Дома-музеи ему больше нравились, частные коллекции с нетеоретической, личной подборкой и развеской; с тем, что во времена его молодости называлось в официальной критике загадочным, но осудительным словом «вкусовщина».
В огромных музеях, казалось ему, искусству тоскливо, его жалко. Монументальная скульптура стоит посреди зала, как слон в клетке. Картины не хотят висеть в ряд, оставаться на ночь в темноте запертыми, как приютские кошки. Они хотят, чтоб их индивидуально любили. Они опасаются, что искусствоведы могут их усыпить.
Еще была причина, по которой он мучился в музеях, – зависть. К современникам он зависти не чувствовал, хотя всегда допускал возможность зависти в своих оценках и поэтому ничего не осуждал и вообще мнений четких о современном искусстве не имел. Искусство в конце концов может существовать без всякой техники и умения. Была бы свобода.
Но в притушенном освещении, в щадящем сумраке графических отделов какая-нибудь полуобернувшаяся ренессансная голова, едва прорисованная пером и выцветшими коричневыми чернилами, едва заметно подкрашенная белилами на великолепно шершавом, местами испачканном листе, – вот тут он испытывал тоску по безнадежно упущенному времени, по недостижимому совершенству. Вот тут он понимал двойное и тройное значение слова «страсть». Такая страсть – такое влечение, увлечение. И: страсть-то какая! – страх и горе. И: страсти – страдания, муки.
Он сидит за столиком на площади и ждет, смотрит в сторону трамвайной остановки. В мягком осеннем тумане уже зажглись фонари и рельсы светятся на серой брусчатке.
Он сразу видит и еще издали узнает жену. Ленка легко соскакивает с подножки трамвая, идет быстро, нетерпеливо, знакомой длинноногой походкой… но задерживается, оглядывается почему-то на женщину с телефоном, осторожно, боком вылезающую из вагона, поворачивающуюся тяжелой спиной…
Тут в его голове что-то вроде бы переключается. Он понимает, что Ленка – вовсе не Ленка, а дочка ее, то есть и его дочка – Катя. А жена – поспешающая за ней неуклюжая дама.
Приближаясь, жена уже перестает казаться незнакомой неуклюжей дамой, он уже узнает тот самый поворот головы. Как на рисунке, провисевшем много лет на стенах всех его сменявшихся комнат.
Но Катя, взрослая уже дочка Катя, тоже в красном. Неужели и она приехала на концерт? Рыжий шарф, свитер совсем уж несовместимого фиолетово-розового цвета, цвета сметаны, расползающейся по багровому борщу. Ногти, светящиеся неоновым оранжевым лаком.

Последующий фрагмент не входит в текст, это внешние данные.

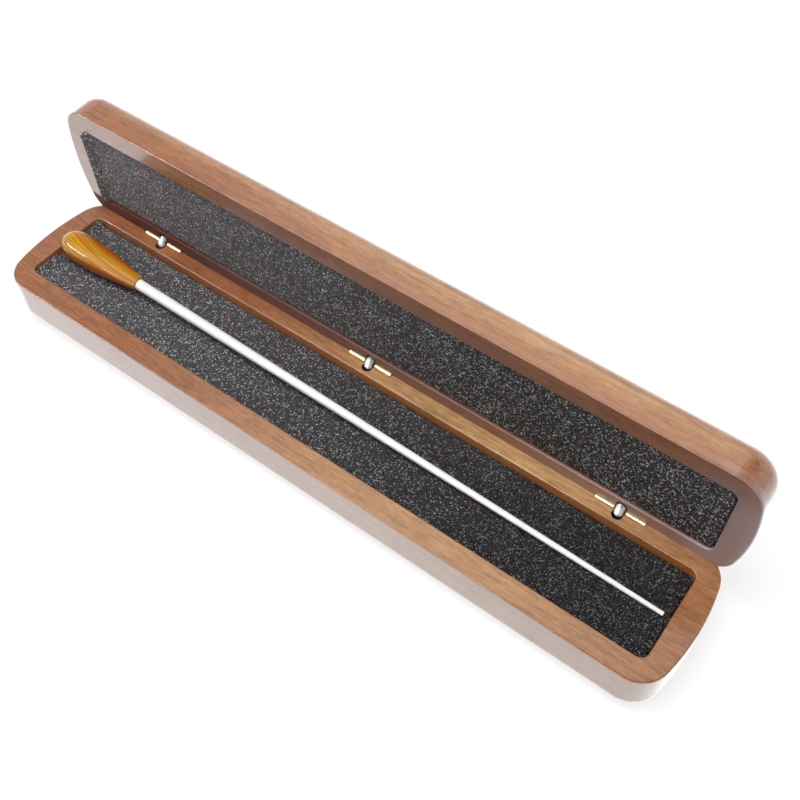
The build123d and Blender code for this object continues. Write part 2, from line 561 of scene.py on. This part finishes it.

Он пытается подавить свое мелочное эстетство. В тумане между серыми барочными домами, на серой брусчатке, красное не так и ужасно, почти приемлемо. Был бы он Веласкес – увидел бы мерцающее розовое, перламутровую мглу…
Жена оглядывает столики, смотрит мимо него, вглядывается – но нет, не узнала – улыбается на всякий случай белоснежными фарфоровыми зубами, продолжает говорить в телефон, глядя на него:
– Лешка, мы уже здесь, а ты где?
– Слева, столик под деревом…
Он встает. Представляется. Представляется жене и собственной дочери.
Лена вскрикивает:
– Лешенька! Ни за что бы не узнала! А я сильно изменилась? Ну, ты молодцом, молодцом! Столько лет прошло! Не могу поверить! Я изменилась, да? Ты бы меня узнал? А номер снял? Мы пойдем обедать? Кофе, кофе, немедленно кофе – мы весь день на ногах!
– Здравствуйте, Алексей! – говорит Катя.
Видимо, это обращение было у нее заранее продумано и отрепетировано.
Катя садится немножко на отлете и боком от них. Как подросток, хотя она уже далеко не подросток. Но подростковое – это у них общее, семейное. В ее возрасте он еще надеялся, что со временем придет в согласие с миром или хотя бы с самим собой. Что со временем все будет до лампочки. Никто тебя не предупреждает, что чувство вины и стыда с возрастом только обостряется, что человеку жить становится страшнее. Казалось бы, должно быть наоборот: привыкнуть пора, научиться всему. Но нет, разучиваешься. Страх, хуже, чем детский, и растерянность.
Разве что меньше заботишься о том, что про тебя другие думают; не думают они о тебе ничего. Не представляешь ты особого интереса для окружающих.